It is made plain by these and other authorities, especially by the ones which have appeared after the enactment of the uniform negotiable instruments law, that, unless negotiable paper is sent by the holder, for collection from the maker, to the very bank designated as the place of payment, such bank is the agent of the maker, and not of the holder, in relation to any deposit by the maker, when there is no evidence of an express authority.

New England Nat. Bank v. Dick, 84 Kan. 252, 114 Pac. 378, cited by Pitkin county, presents peculiar facts which distinguish it from the case at bar.

3. Is there estoppel pleaded and proved? Assuming, but not deciding, that estoppel is sufficiently pleaded, we fail to find in the record any such convincing evidence as is required before this affirmative defense can be considered as established. No written or spoken words of the holder have been shown. It is argued, however, that estoppel results from a universal course of business constituted by the sending of all bonds and coupons to New York for payment there. We have already called attention to the fact that each bond or coupon is a separate contract. But the county treasurer himself, who is the only first-hand witness on the supposed universal custom, testified that “the majority of the coupon bonds were paid in New York.” In other words, the very evidence offered fell short of clearly establishing a universal custom as claimed. Besides, the finding of the trial court, quoted above, says nothing about estoppel, but puts the matter wholly upon an exercise by the treasurer of the option, granted the holder, to have payment made in New York. Of course there was no evidence that the treasurer had been given such, an extraordinary authority. He testified that he had no instruction from the holder here; that this holder was not among those whom he requested to make arrangements for paying at his office and who refused his request. There is not one word of testimony as to whether'—assuming the option to have been exercised— the holder failed to present the securities for payment within a reasonable time after maturity. In the light of the accepted view that no presentation at all is necessary to fix the maker’s primary liability, it is obvious that such a question is wholly irrelevant and immaterial. There is no substantial evidence of estoppel in the record before us, nor anything else that could sustain the judgment rendered below.

For the reasons above stated, the judgment must be reversed and the case remanded to the district court with directions to enter findings and judgment in favor of the plaintiff.

Judgment reversed with directions.

Mr. Chief Justice Burke and Mr. Justice Hilliard dissent.

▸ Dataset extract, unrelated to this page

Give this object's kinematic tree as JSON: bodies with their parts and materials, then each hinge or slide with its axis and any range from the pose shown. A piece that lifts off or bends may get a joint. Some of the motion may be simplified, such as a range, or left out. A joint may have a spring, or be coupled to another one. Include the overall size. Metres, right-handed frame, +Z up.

On Petition for Rehearing.

Mr. Justice Bouck.

In its petition for rehearing the county voices for the first time the contention that the plaintiff in error mistook its remedy and that the only proper court action would be mandamus. The dissenting opinion of Mr. Justice Hilliard, now being filed, adopts the contention, as well as the citation of the following cases said to support the position: (1) Board of Com’rs v. Sims, 31 Colo. 483, 74 Pac. 457; (2) Forbes v. Board of Com’rs, 23 Colo. 344, 47 Pac. 388; (3) Board of Com’rs v. People, 16 Colo. App. 215, 64 Pac. 675; (4) Denver v. Bottom, 44 Colo. 308, 98 Pac. 13. The dissenting opinion adds to these the following cases, not cited by plaintiff in error: (5) Berkey v. Board of Com’rs, 48 Colo. 104, 110 Pac. 197; (6) Rio Grande Co. v. Orchard District, 64 Colo. 334, 171 Pac. 367; (7) Henrylyn Irr. Dist. v. Thomas, 64 Colo. 413, 173 Pac. 541.

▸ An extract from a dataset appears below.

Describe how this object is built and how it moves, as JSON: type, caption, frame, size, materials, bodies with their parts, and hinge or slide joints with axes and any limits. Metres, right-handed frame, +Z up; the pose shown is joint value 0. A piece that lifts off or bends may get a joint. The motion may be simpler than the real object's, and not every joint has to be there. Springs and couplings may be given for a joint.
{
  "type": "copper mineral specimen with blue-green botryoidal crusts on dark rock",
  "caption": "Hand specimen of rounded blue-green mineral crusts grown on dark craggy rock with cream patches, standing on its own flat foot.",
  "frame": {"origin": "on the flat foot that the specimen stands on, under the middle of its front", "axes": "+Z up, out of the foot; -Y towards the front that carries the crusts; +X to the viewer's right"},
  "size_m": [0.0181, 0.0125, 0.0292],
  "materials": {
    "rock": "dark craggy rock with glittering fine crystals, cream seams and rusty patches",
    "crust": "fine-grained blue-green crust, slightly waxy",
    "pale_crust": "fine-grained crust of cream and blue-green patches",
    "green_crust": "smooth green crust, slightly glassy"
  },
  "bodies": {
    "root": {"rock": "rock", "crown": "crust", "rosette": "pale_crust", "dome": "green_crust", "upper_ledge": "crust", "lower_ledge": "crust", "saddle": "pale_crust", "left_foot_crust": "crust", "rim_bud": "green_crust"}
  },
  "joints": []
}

The above cases, in so far as they are relevant, recognize an exception—and seem to approve a money demand action—where public securities are payable out of a certain fund, as here, but where, after the fund has been duly provided, there has been a diversion thereof. This is the present case. The proceeds of the tax duly levied and collected were diverted by the county treasurer as legal custodian thereof by sending the money to the Kountze Brothers bank in New York City without any request from the plaintiff in error to do so, as already stated in our original opinion, resulting in the loss of those proceeds by the insolvency and bankruptcy of that bank. It is self-evident from a reading* of the statute that, having* once levied and collected a tax sufficient to pay the securities involved herein, the county had exhausted its power and could not be mandamused to levy and collect another tax, since there is no longer a “clear legal duty” to do so. Gunter v. Walpole, 65 Colo. 234, 176 Pac. 290. Nor could the county treasurer be mandamused, for by voluntarily sending* the specific funds to a failing* bank in New York he has diverted the funds which it was once his clear legal duty to pay out, but which he can no longer either willingly or unwillingly pay out and which in fact he has refused to pay because those funds were lost as aforesaid in the New York bankruptcy.

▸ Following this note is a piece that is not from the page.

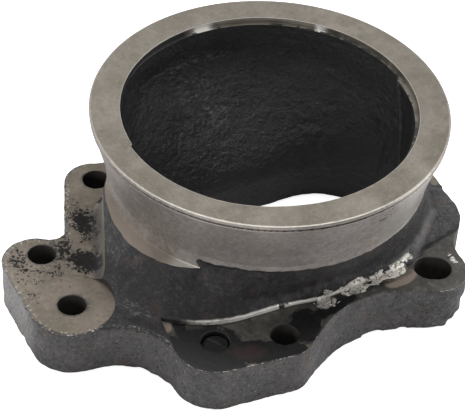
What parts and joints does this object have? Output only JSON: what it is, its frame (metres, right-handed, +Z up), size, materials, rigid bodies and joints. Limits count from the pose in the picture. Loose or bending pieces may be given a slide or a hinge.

But there are three even stronger reasons for not changing our decision, namely: First, the point was neither raised in the trial court nor assigned as error in this court, the only cross-errors assigned by the county being* as to the court’s permitting the complaint to be amended; second, the case was prosecuted and defended on an entirely different theory from the one now attempted to be raised by petition for rehearing, and the county is bound by its trial-court theory; third, even if we should concede'—as we cannot—that the cited cases support the reasoning of the dissenting opinion, the truth is that those cases were decided before the Uniform Declaratory Judgments Act (S. L. ’23, c. 98, pp. 268-271; ’35 C. S. A., vol. 3, c. 93, §§ 78-92) became the law of this state, since which time this court is permitted to declare and adjudge rights and liabilities under a given state of facts irrespective of whether we directly supply remedies to enforce them. In our original opinion we have not undertaken to dictate the manner in which the judgment shall be satisfied. That particular subject matter is not before the court at his time.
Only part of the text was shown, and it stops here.